* [WHAT YOU ARE ASKED TO DO]: Set down the lines from the one containing "Write the FreeCAD" to the one containing "small hourglass floats.", both lines included, exactly as they stand and with no other lines.

* [MATERIAL SUPPLIED]:
★ ★ ★ ★

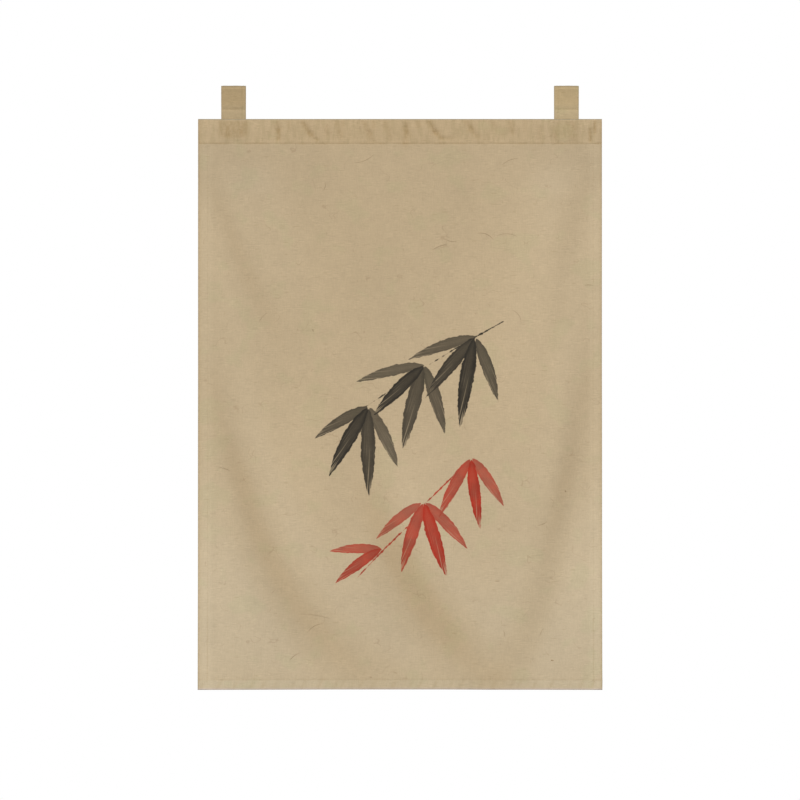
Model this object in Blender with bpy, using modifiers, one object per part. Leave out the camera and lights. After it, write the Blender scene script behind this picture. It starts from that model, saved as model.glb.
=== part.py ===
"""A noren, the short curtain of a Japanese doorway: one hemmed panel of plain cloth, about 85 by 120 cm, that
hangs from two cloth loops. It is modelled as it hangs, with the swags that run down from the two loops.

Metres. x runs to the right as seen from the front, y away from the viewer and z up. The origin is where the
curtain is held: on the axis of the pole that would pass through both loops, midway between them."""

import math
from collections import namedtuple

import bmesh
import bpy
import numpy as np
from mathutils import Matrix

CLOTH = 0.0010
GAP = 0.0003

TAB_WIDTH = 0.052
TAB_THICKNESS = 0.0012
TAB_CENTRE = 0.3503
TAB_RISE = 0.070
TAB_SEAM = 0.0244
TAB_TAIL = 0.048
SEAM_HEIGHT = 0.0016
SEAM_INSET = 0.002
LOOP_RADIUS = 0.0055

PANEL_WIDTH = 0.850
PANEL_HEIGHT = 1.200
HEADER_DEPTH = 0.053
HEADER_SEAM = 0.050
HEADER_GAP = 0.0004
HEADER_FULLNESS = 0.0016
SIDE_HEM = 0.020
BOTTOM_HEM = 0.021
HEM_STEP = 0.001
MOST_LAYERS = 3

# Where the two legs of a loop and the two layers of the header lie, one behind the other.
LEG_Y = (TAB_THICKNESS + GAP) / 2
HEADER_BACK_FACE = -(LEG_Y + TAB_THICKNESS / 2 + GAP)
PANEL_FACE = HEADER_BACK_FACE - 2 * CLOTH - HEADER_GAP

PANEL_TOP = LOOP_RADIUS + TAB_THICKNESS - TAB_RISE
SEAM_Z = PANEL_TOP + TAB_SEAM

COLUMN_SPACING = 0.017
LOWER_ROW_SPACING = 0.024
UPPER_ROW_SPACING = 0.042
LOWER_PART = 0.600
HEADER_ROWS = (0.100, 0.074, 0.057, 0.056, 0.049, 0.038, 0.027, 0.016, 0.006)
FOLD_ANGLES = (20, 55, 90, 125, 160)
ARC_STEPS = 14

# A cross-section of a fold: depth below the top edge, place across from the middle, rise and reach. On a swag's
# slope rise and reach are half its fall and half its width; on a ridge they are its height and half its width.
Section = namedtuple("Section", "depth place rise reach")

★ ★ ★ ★

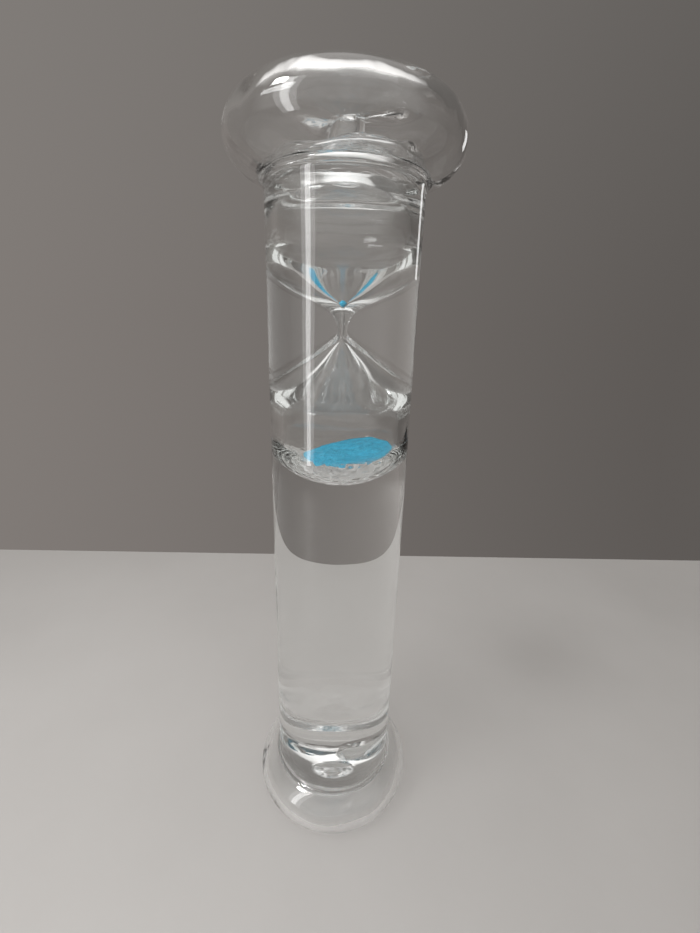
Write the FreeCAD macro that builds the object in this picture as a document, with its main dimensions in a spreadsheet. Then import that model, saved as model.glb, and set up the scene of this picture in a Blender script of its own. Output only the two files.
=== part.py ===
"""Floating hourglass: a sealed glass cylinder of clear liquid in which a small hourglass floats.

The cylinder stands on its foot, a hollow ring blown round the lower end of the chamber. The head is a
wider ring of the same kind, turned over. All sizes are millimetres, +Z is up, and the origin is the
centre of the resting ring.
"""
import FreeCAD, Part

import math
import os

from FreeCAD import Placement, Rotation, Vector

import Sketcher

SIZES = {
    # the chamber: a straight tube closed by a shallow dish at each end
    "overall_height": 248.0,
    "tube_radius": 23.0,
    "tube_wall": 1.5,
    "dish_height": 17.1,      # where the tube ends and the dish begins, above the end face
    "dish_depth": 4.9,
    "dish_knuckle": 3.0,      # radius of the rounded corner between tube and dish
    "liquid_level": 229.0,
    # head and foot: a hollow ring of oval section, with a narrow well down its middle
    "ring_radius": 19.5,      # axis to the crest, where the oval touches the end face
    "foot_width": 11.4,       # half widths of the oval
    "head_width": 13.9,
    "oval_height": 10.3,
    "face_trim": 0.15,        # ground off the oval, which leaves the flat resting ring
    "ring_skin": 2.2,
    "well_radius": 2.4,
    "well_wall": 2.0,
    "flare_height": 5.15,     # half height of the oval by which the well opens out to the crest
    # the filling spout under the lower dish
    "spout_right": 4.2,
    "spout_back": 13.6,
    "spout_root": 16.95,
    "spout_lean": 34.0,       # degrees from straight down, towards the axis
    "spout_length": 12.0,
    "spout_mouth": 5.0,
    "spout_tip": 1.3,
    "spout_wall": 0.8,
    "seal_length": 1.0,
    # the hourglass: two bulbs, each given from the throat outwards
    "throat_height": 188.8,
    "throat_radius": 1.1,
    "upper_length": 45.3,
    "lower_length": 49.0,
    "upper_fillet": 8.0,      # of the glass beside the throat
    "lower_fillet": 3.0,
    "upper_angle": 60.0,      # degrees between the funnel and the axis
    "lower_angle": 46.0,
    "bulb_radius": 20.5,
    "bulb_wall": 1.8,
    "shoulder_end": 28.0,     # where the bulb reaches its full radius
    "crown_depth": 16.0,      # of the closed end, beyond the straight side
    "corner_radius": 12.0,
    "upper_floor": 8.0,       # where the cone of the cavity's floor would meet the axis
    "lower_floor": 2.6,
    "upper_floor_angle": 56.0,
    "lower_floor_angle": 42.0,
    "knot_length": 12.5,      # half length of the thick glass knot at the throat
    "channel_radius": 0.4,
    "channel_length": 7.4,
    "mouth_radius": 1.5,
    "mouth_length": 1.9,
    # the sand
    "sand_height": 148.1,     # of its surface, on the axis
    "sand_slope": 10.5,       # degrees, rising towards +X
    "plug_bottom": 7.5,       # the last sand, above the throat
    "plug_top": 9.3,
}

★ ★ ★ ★

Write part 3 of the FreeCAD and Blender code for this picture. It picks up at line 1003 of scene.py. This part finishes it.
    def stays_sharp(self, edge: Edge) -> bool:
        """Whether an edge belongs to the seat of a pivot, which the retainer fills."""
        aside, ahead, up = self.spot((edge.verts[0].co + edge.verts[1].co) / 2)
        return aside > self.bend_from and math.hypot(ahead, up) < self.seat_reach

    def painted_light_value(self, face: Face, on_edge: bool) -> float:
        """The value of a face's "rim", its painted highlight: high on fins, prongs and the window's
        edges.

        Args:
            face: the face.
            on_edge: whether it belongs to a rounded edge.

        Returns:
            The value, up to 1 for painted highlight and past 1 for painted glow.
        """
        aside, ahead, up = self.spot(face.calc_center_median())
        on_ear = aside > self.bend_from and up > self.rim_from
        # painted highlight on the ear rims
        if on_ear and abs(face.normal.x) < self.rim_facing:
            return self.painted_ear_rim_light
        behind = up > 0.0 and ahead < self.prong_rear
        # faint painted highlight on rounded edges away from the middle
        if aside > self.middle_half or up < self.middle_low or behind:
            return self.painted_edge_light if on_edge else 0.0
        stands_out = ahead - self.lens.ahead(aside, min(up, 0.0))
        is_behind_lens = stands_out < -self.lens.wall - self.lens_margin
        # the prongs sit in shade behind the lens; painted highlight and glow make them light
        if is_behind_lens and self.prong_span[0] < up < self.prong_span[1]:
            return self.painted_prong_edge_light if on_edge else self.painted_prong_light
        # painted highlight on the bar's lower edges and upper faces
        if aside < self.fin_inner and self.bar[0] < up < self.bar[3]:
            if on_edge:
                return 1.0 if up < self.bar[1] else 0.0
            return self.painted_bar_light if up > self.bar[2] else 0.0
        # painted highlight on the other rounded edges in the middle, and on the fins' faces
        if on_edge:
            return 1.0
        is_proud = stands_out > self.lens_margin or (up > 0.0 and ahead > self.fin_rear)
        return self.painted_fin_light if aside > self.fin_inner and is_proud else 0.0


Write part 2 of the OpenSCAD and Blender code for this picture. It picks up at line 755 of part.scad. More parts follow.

★ ★ ★ ★

* [FULL OUTPUT]:
Write the FreeCAD macro that builds the object in this picture as a document, with its main dimensions in a spreadsheet. Then import that model, saved as model.glb, and set up the scene of this picture in a Blender script of its own. Output only the two files.
=== part.py ===
"""Floating hourglass: a sealed glass cylinder of clear liquid in which a small hourglass floats.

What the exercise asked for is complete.